Remember -- dog bites man is not news. Man bites dog -- THAT is news.
Rated - for provoking some really good comments. The obscene growth in the ratio of top-level salaries to bottom-level ones in this country over the last several decades is an outrage! No wonder our economy is in the toilet.
I've long been amazed at the disconnect between the entrepreneurial world and the corporate world. Startups go to great pains to find CEOs who are so passionate about the product and opportunity that they'll work for below-market pay.

Corporations do exactly the opposite. They look for CEOs who demand a seven-figure compensation package as the minimum necessary for them to walk in the door. Utterly bizarre.
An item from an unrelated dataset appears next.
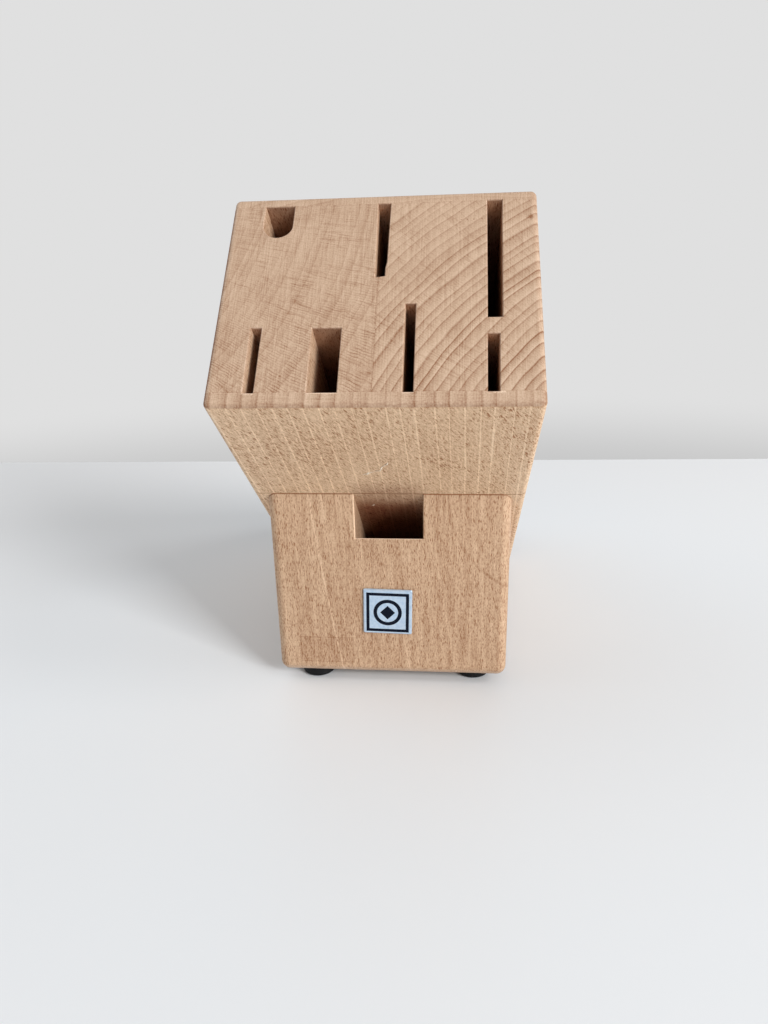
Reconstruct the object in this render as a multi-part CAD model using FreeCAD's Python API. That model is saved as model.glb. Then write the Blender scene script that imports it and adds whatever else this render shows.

Stever, I think there is a structural difference between startups and existing corporations. They say that the CEO who works well for a startup often doesn't for a stable company. So it's not impossible that there should be some differences between such scenarios, but I agree with you that it really requires someone to stand up and justify that this is one of those differences and that these practices incentivize anything other than the fleecing of the average worker or even the stockholder. It might seem that the stockholders are aligned with a CEO who has lots of stock, but ironically the other stockholders might be more committed to the company than the CEO, who may just be interested in cashing out. Some stockholders just want to cash out, too, but they're not as well-informed about the company. And some stockholders are investing because of the old, antiquated notion (that now almost flags one as a chump) that they care about the product or the industry and want to see it do well.